# What is required
Write each line out exactly, leaving none out.

# Input data
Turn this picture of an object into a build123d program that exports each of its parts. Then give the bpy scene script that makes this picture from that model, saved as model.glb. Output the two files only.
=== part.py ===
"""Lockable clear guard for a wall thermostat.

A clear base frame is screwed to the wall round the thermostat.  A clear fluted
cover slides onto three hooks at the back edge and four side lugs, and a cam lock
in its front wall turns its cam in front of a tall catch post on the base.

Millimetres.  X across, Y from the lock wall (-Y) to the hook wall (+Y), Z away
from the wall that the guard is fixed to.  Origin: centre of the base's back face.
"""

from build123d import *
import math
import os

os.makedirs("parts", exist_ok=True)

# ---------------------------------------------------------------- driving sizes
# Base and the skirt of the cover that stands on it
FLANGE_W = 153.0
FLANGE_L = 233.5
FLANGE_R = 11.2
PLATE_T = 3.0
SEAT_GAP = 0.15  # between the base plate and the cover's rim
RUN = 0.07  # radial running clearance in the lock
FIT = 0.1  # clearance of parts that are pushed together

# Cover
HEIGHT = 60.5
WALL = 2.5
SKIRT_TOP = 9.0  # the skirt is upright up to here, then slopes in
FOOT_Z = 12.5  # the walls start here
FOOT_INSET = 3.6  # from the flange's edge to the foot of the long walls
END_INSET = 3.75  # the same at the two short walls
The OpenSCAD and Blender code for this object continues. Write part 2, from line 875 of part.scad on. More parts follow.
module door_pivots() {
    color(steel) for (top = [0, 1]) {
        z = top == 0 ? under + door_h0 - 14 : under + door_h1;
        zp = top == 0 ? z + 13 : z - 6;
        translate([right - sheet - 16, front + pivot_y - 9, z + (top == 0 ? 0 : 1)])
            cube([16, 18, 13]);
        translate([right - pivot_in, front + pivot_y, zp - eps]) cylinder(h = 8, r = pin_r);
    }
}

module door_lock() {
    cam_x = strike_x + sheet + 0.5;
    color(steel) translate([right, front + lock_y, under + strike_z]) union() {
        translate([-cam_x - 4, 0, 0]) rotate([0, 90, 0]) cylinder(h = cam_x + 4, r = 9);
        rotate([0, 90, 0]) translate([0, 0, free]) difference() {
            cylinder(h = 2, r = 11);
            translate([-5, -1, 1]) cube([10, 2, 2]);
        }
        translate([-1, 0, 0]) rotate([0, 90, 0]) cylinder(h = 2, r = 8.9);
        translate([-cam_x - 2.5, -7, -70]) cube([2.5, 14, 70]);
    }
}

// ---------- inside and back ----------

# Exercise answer
Turn this picture of an object into a build123d program that exports each of its parts. Then give the bpy scene script that makes this picture from that model, saved as model.glb. Output the two files only.
=== part.py ===
"""Lockable clear guard for a wall thermostat.

A clear base frame is screwed to the wall round the thermostat.  A clear fluted
cover slides onto three hooks at the back edge and four side lugs, and a cam lock
in its front wall turns its cam in front of a tall catch post on the base.

Millimetres.  X across, Y from the lock wall (-Y) to the hook wall (+Y), Z away
from the wall that the guard is fixed to.  Origin: centre of the base's back face.
"""

from build123d import *
import math
import os

os.makedirs("parts", exist_ok=True)

# ---------------------------------------------------------------- driving sizes
# Base and the skirt of the cover that stands on it
FLANGE_W = 153.0
FLANGE_L = 233.5
FLANGE_R = 11.2
PLATE_T = 3.0
SEAT_GAP = 0.15  # between the base plate and the cover's rim
RUN = 0.07  # radial running clearance in the lock
FIT = 0.1  # clearance of parts that are pushed together

# Cover
HEIGHT = 60.5
WALL = 2.5
SKIRT_TOP = 9.0  # the skirt is upright up to here, then slopes in
FOOT_Z = 12.5  # the walls start here
FOOT_INSET = 3.6  # from the flange's edge to the foot of the long walls
END_INSET = 3.75  # the same at the two short walls
The OpenSCAD and Blender code for this object continues. Write part 2, from line 875 of part.scad on. More parts follow.
module door_pivots() {
    color(steel) for (top = [0, 1]) {
        z = top == 0 ? under + door_h0 - 14 : under + door_h1;
        zp = top == 0 ? z + 13 : z - 6;
        translate([right - sheet - 16, front + pivot_y - 9, z + (top == 0 ? 0 : 1)])
            cube([16, 18, 13]);
        translate([right - pivot_in, front + pivot_y, zp - eps]) cylinder(h = 8, r = pin_r);
    }
}

module door_lock() {
    cam_x = strike_x + sheet + 0.5;
    color(steel) translate([right, front + lock_y, under + strike_z]) union() {
        translate([-cam_x - 4, 0, 0]) rotate([0, 90, 0]) cylinder(h = cam_x + 4, r = 9);
        rotate([0, 90, 0]) translate([0, 0, free]) difference() {
            cylinder(h = 2, r = 11);
            translate([-5, -1, 1]) cube([10, 2, 2]);
        }
        translate([-1, 0, 0]) rotate([0, 90, 0]) cylinder(h = 2, r = 8.9);
        translate([-cam_x - 2.5, -7, -70]) cube([2.5, 14, 70]);
    }
}

// ---------- inside and back ----------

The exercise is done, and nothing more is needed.